The CIA, Patron of Abstract Expressionism

Hiding in plain sight is confirmation in a 1995 story from Britain’s Independent newspaper that after WW II and continuing on throughout the ’50s the CIA promoted Abstract Expressionism, ostensibly to show America’s openness to cultural variety, as compared with the rigid Constructivism in Soviet arts. I had somehow missed the story by reporter Frances Stonor Saunders, which, thanks to fellow Tweeps @nwoah and @roc_cayard, resurfaced this evening on Twitter. Among many fascinating revelations it reports that

In 1958 the touring exhibition “The New American Painting”, including works by Pollock, de Kooning, Motherwell, [Rothko] and others, was on show in Paris. The Tate Gallery was keen to have it next, but could not afford to bring it over. Late in the day, an American millionaire and art lover, Julius Fleischmann, stepped in with the cash and the show was brought to London. The money that Fleischmann provided, however, was not his but the CIA’s. It came through a body called the Farfield Foundation, of which Fleischmann was president, but far from being a millionaire’s charitable arm, the foundation was a secret conduit for CIA funds. So, unknown to the Tate, the public or the artists, the exhibition was transferred to London at American taxpayers’ expense to serve subtle Cold War propaganda purposes. A former CIA man, Tom Braden, described how such conduits as the Farfield Foundation were set up. “We would go to somebody in New York who was a well-known rich person and we would say, ‘We want to set up a foundation.’ We would tell him what we were trying to do and pledge him to secrecy, and he would say, ‘Of course I’ll do it,’ and then you would publish a letterhead and his name would be on it and there would be a foundation. It was really a pretty simple device.” Julius Fleischmann was well placed for such a role. He sat on the board of the International Programme of the Museum of Modern Art in New York–as did several powerful figures close to the CIA.

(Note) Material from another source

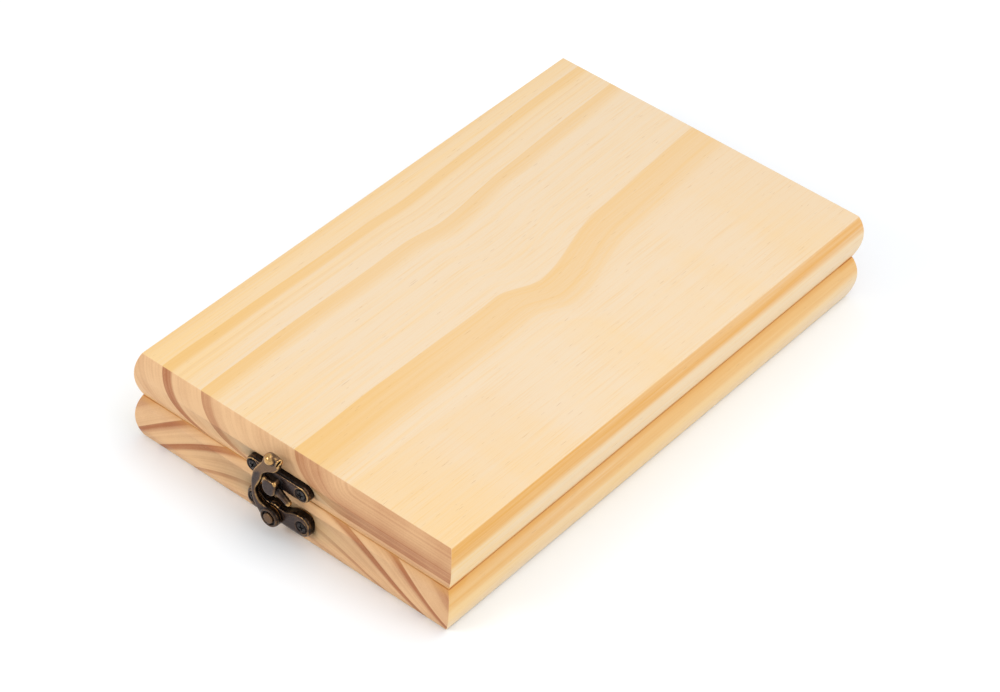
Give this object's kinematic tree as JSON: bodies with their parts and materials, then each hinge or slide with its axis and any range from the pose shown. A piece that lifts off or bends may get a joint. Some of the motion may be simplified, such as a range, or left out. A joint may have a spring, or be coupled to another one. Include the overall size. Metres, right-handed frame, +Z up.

Eisenhower-era support of boundary-busting art seems ironic now, but the article also points out the truth that the CIA, notwithstanding its Cold Warrior status, it

sponsored American jazz artists, opera recitals, the Boston Symphony Orchestra’s international touring programme. Its agents were placed in the film industry, in publishing houses, even as travel writers for the celebrated Fodor guides. And, we now know, it promoted America’s anarchic avant-garde movement, Abstract Expressionism.

In this regard, I recall that the first publishing house I worked for in New York was Walker & Company, whose founder Samuel Walker was long rumored to have been a member of OSS during the war, the CIA’s forerunner, and involved with Radio Free Europe during the Cold War. I remember seeing books in the Walker company library, titles published in the ’50s and ’60s, that were labeled as printed in Poland, suggesting to me that the company still had some level of involvement with America’s outreach to Eastern Europe during the Cold War. This may even explain how Walker happened to be the first American publisher of John Le Carre bringing out Call for the Dead in 1961 and The Spy Who Came in From the Cold in 1963, long before he was well known.